Ahora bien, según la sana doctrina, la gravedad del acto se juzgará de varias formas: Primero, si por acción o incluso por omisión lleva deliberadamente al otro a una falta grave [4], porque de lo contrario sería un pecado venial [5].
En segundo lugar, la autoridad de quienes la causan o la debilidad de quienes la padecen la agravan aún más. Por eso, el Divino Maestro dice: “¡Ay del que escandaliza a uno de estos pequeños…” (Mt 18, 6).
Por último, y quizás lo más importante, su gravedad alcanza un paroxismo cuando la cometen quienes, por naturaleza o función, deben enseñar y educar a los demás [6]. ¿Y cómo pueden estas autoridades escandalizar? El mismo Catecismo de la Iglesia Católica nos responde: “por leyes o instituciones, por moda o por opinión” [7].
Mientras tanto, en este siglo en el que el pecado está tan extendido y en el que se practican escándalos todo el tiempo, ¿cuál debe ser nuestra actitud como hijos de la Santa Iglesia? ¿Compromiso? ¡Para nada!
Ya San Agustín en el siglo V aconsejaba: “Cuando veas que muchos no solo hacen estas cosas, sino que también tratan de justificarse y aconsejar a otros que actúen de la misma manera, mantente firme en la práctica de la Ley de Dios y no sigas a esos delincuentes.
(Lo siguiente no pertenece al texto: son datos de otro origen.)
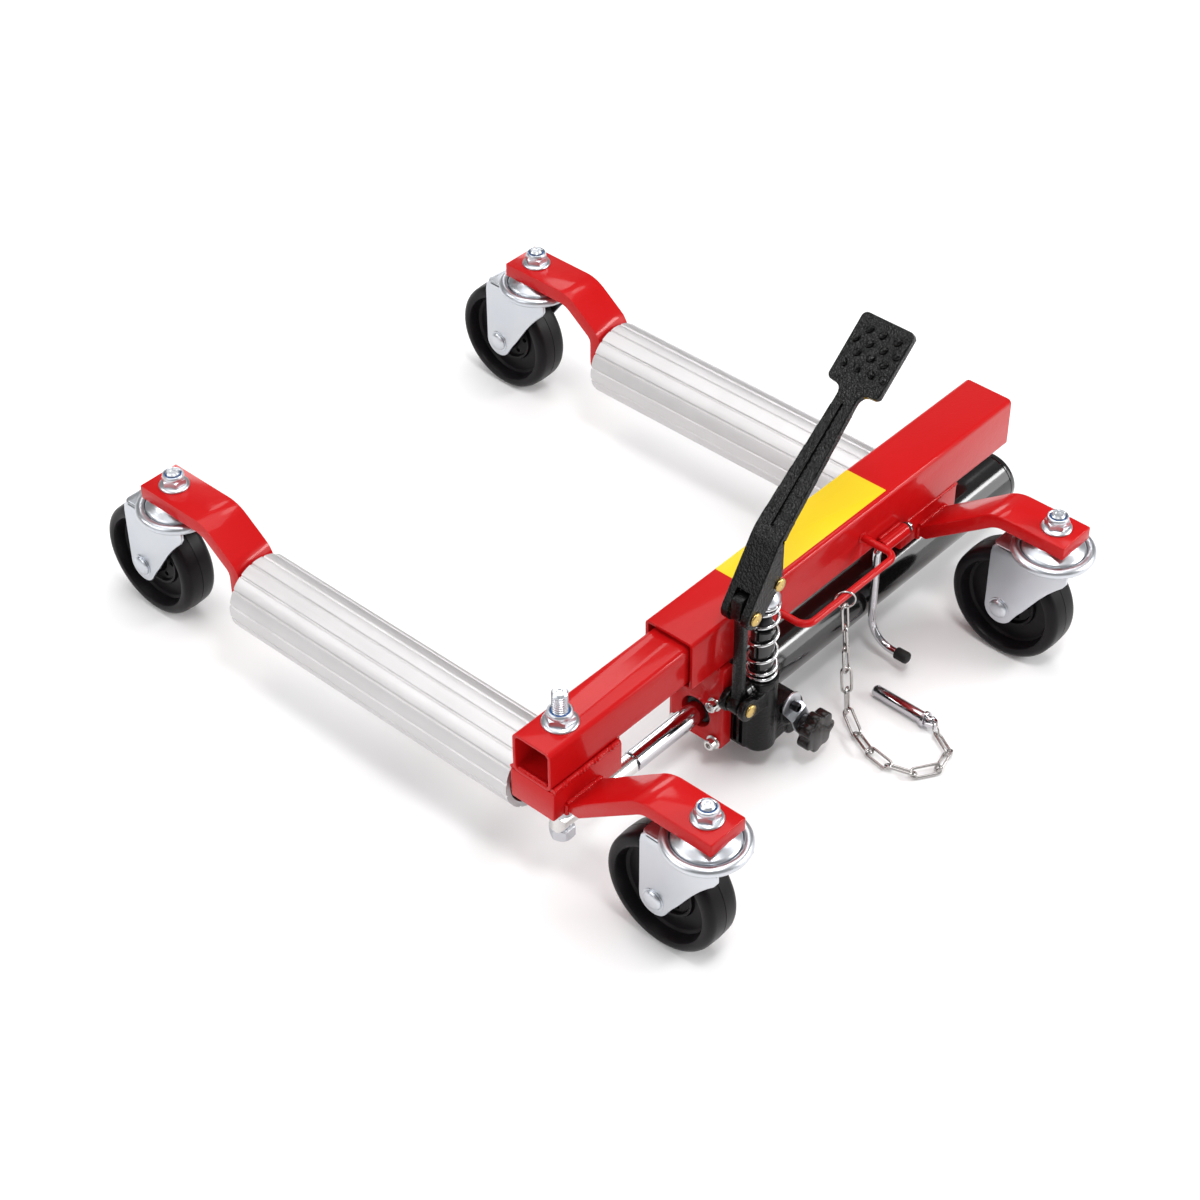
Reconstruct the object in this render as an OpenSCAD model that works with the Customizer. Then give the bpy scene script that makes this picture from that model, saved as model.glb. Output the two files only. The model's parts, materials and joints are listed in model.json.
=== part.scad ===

Por supuesto, no serás juzgado según su opinión, sino según la Ley de Dios” [8].
Obviamente, es imposible medir todas las consecuencias de todas nuestras acciones, especialmente porque la gran mayoría de ellas tienen lugar en el mundo sobrenatural, a los pies de Dios.
Ahora, si el Creador las ve, no hay forma de ignorarlas, ya que serán usadas en nuestra contra o en nuestro favor en el último día. Así, siguiendo los consejos del hiponense, nunca cedamos a tales actitudes, sin preocuparnos por la opinión de los demás, porque no seremos juzgados según ellos, sino por el Juez Supremo.
Notas:
[1] Cfr. CUNHA, Antônio Geraldo da. Diccionario etimológico de la lengua portuguesa. Río de Janeiro: Lexikon, 2010, p. 257.
[2] Ver CCE 2284.
[3] Cfr. S.Th. II-II, q. 43, a. 2, c.
[4] Ver CCE 2284.
[5] Cfr. S.Th. II-II, q. 43, a. 4, c.
[6] Ver CCE 2285.
[7] Ver CCE 2286.
[8] Cfr. La catechesis de los principiantes XXV, 48.